- **EXTRACTED MATERIAL**
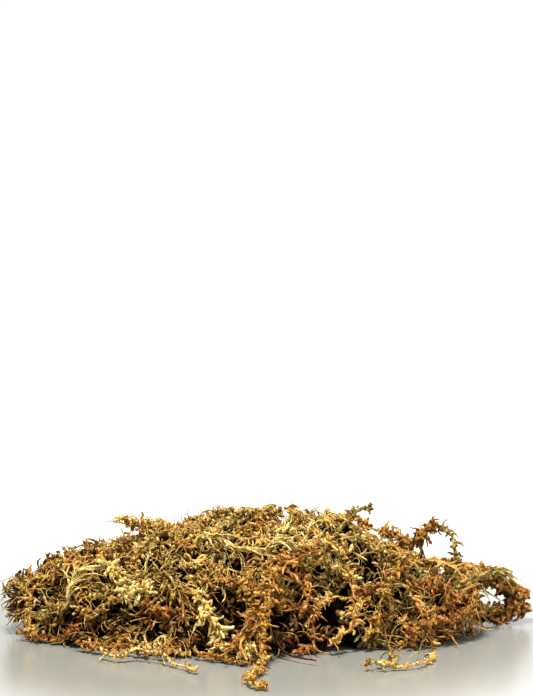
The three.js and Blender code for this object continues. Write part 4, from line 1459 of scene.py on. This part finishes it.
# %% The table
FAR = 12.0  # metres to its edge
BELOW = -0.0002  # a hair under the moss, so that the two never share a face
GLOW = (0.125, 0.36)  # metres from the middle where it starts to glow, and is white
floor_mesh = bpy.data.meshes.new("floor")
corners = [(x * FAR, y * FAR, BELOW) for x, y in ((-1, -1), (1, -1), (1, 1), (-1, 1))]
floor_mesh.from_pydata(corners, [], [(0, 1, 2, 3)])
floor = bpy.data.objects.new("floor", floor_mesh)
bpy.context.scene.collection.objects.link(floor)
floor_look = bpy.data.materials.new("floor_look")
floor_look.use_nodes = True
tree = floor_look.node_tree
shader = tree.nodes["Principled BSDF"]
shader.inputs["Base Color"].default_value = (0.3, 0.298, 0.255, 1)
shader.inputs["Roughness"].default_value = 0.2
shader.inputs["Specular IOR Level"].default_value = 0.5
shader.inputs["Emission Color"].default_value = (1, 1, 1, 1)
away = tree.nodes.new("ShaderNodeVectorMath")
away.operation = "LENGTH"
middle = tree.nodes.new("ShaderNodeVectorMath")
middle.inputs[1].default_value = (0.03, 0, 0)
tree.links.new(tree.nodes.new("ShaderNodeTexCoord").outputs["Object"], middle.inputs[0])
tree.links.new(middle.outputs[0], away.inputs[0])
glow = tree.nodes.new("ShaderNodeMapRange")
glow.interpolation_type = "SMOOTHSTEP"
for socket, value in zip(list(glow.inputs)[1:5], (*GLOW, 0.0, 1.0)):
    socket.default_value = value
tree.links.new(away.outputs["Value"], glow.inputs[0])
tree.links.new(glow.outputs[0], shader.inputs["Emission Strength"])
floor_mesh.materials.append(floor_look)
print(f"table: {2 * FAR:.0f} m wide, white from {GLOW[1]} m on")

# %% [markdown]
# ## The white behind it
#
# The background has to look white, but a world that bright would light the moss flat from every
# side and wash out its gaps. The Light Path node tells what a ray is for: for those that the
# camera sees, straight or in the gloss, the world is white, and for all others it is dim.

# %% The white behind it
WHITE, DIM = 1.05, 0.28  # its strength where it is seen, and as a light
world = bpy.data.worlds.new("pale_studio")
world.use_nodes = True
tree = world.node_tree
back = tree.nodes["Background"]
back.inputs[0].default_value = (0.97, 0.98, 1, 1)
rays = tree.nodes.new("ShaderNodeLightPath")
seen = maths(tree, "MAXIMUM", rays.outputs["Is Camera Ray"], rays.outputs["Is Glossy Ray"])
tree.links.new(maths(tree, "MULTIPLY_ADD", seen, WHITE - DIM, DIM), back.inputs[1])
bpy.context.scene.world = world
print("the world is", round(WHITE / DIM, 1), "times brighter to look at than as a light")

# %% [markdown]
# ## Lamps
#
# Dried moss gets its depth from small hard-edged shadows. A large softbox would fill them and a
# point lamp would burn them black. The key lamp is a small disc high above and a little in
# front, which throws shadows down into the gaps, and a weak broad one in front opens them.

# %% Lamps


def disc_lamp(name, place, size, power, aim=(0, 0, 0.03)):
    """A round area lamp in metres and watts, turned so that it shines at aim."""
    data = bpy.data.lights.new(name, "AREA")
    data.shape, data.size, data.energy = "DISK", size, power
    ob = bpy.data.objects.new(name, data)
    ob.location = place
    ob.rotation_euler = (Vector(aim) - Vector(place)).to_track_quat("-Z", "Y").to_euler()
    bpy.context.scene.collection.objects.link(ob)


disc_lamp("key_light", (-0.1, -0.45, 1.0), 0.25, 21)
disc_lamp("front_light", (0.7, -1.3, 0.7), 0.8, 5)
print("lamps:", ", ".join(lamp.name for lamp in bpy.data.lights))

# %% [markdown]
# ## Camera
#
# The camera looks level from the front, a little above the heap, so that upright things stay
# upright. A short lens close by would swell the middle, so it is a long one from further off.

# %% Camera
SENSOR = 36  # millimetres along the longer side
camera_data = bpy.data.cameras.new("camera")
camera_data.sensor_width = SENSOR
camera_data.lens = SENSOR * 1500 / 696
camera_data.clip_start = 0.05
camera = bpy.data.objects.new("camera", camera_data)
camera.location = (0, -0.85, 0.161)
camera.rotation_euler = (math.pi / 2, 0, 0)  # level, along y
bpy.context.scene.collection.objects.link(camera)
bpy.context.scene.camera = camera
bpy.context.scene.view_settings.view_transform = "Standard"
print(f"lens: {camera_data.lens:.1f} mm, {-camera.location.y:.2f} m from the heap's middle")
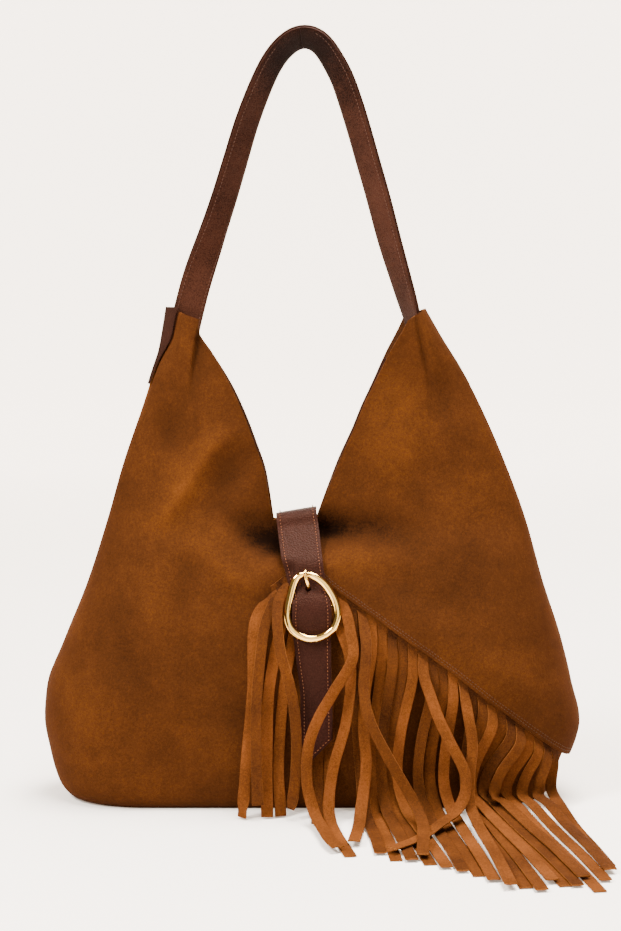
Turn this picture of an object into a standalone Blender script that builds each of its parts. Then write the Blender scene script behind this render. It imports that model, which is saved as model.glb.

- **EXERCISE AIM**
All of the lines above need to be given again exactly.

- **EXERCISE ANSWER**
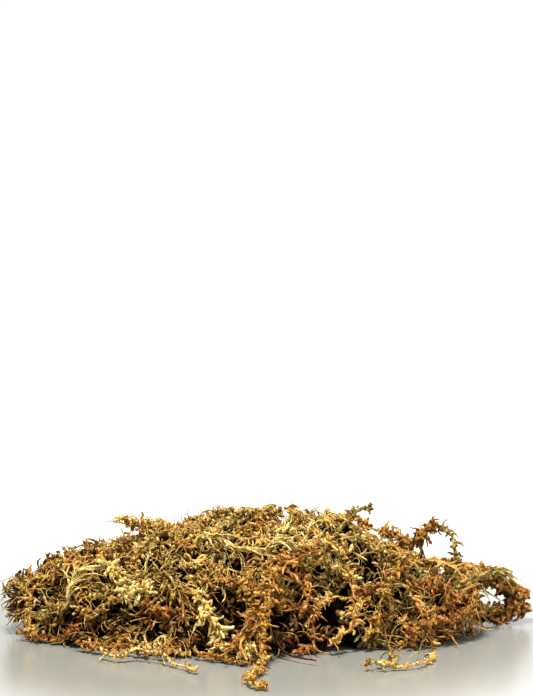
The three.js and Blender code for this object continues. Write part 4, from line 1459 of scene.py on. This part finishes it.
# %% The table
FAR = 12.0  # metres to its edge
BELOW = -0.0002  # a hair under the moss, so that the two never share a face
GLOW = (0.125, 0.36)  # metres from the middle where it starts to glow, and is white
floor_mesh = bpy.data.meshes.new("floor")
corners = [(x * FAR, y * FAR, BELOW) for x, y in ((-1, -1), (1, -1), (1, 1), (-1, 1))]
floor_mesh.from_pydata(corners, [], [(0, 1, 2, 3)])
floor = bpy.data.objects.new("floor", floor_mesh)
bpy.context.scene.collection.objects.link(floor)
floor_look = bpy.data.materials.new("floor_look")
floor_look.use_nodes = True
tree = floor_look.node_tree
shader = tree.nodes["Principled BSDF"]
shader.inputs["Base Color"].default_value = (0.3, 0.298, 0.255, 1)
shader.inputs["Roughness"].default_value = 0.2
shader.inputs["Specular IOR Level"].default_value = 0.5
shader.inputs["Emission Color"].default_value = (1, 1, 1, 1)
away = tree.nodes.new("ShaderNodeVectorMath")
away.operation = "LENGTH"
middle = tree.nodes.new("ShaderNodeVectorMath")
middle.inputs[1].default_value = (0.03, 0, 0)
tree.links.new(tree.nodes.new("ShaderNodeTexCoord").outputs["Object"], middle.inputs[0])
tree.links.new(middle.outputs[0], away.inputs[0])
glow = tree.nodes.new("ShaderNodeMapRange")
glow.interpolation_type = "SMOOTHSTEP"
for socket, value in zip(list(glow.inputs)[1:5], (*GLOW, 0.0, 1.0)):
    socket.default_value = value
tree.links.new(away.outputs["Value"], glow.inputs[0])
tree.links.new(glow.outputs[0], shader.inputs["Emission Strength"])
floor_mesh.materials.append(floor_look)
print(f"table: {2 * FAR:.0f} m wide, white from {GLOW[1]} m on")

# %% [markdown]
# ## The white behind it
#
# The background has to look white, but a world that bright would light the moss flat from every
# side and wash out its gaps. The Light Path node tells what a ray is for: for those that the
# camera sees, straight or in the gloss, the world is white, and for all others it is dim.

# %% The white behind it
WHITE, DIM = 1.05, 0.28  # its strength where it is seen, and as a light
world = bpy.data.worlds.new("pale_studio")
world.use_nodes = True
tree = world.node_tree
back = tree.nodes["Background"]
back.inputs[0].default_value = (0.97, 0.98, 1, 1)
rays = tree.nodes.new("ShaderNodeLightPath")
seen = maths(tree, "MAXIMUM", rays.outputs["Is Camera Ray"], rays.outputs["Is Glossy Ray"])
tree.links.new(maths(tree, "MULTIPLY_ADD", seen, WHITE - DIM, DIM), back.inputs[1])
bpy.context.scene.world = world
print("the world is", round(WHITE / DIM, 1), "times brighter to look at than as a light")

# %% [markdown]
# ## Lamps
#
# Dried moss gets its depth from small hard-edged shadows. A large softbox would fill them and a
# point lamp would burn them black. The key lamp is a small disc high above and a little in
# front, which throws shadows down into the gaps, and a weak broad one in front opens them.

# %% Lamps


def disc_lamp(name, place, size, power, aim=(0, 0, 0.03)):
    """A round area lamp in metres and watts, turned so that it shines at aim."""
    data = bpy.data.lights.new(name, "AREA")
    data.shape, data.size, data.energy = "DISK", size, power
    ob = bpy.data.objects.new(name, data)
    ob.location = place
    ob.rotation_euler = (Vector(aim) - Vector(place)).to_track_quat("-Z", "Y").to_euler()
    bpy.context.scene.collection.objects.link(ob)


disc_lamp("key_light", (-0.1, -0.45, 1.0), 0.25, 21)
disc_lamp("front_light", (0.7, -1.3, 0.7), 0.8, 5)
print("lamps:", ", ".join(lamp.name for lamp in bpy.data.lights))

# %% [markdown]
# ## Camera
#
# The camera looks level from the front, a little above the heap, so that upright things stay
# upright. A short lens close by would swell the middle, so it is a long one from further off.

# %% Camera
SENSOR = 36  # millimetres along the longer side
camera_data = bpy.data.cameras.new("camera")
camera_data.sensor_width = SENSOR
camera_data.lens = SENSOR * 1500 / 696
camera_data.clip_start = 0.05
camera = bpy.data.objects.new("camera", camera_data)
camera.location = (0, -0.85, 0.161)
camera.rotation_euler = (math.pi / 2, 0, 0)  # level, along y
bpy.context.scene.collection.objects.link(camera)
bpy.context.scene.camera = camera
bpy.context.scene.view_settings.view_transform = "Standard"
print(f"lens: {camera_data.lens:.1f} mm, {-camera.location.y:.2f} m from the heap's middle")
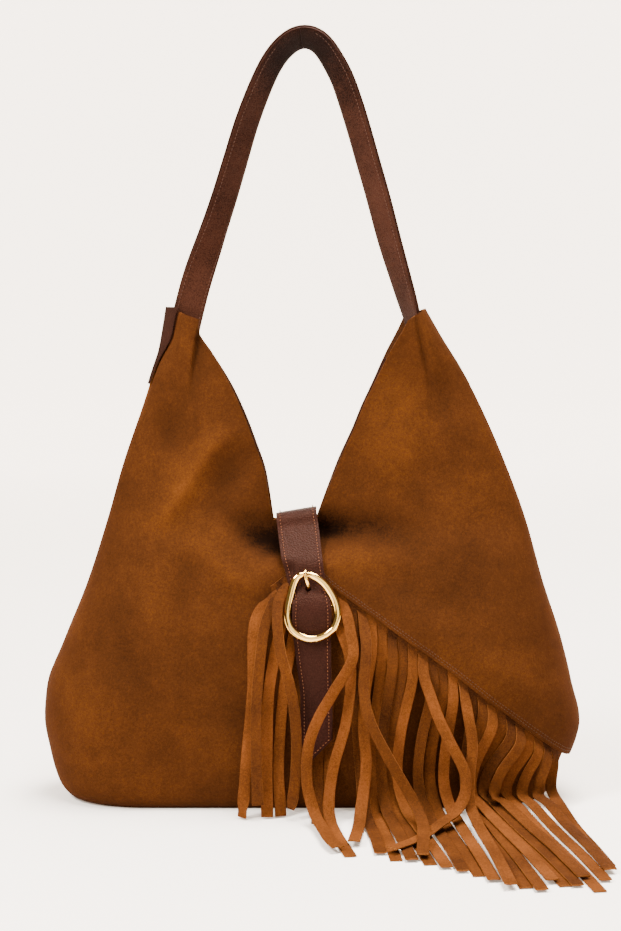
Turn this picture of an object into a standalone Blender script that builds each of its parts. Then write the Blender scene script behind this render. It imports that model, which is saved as model.glb.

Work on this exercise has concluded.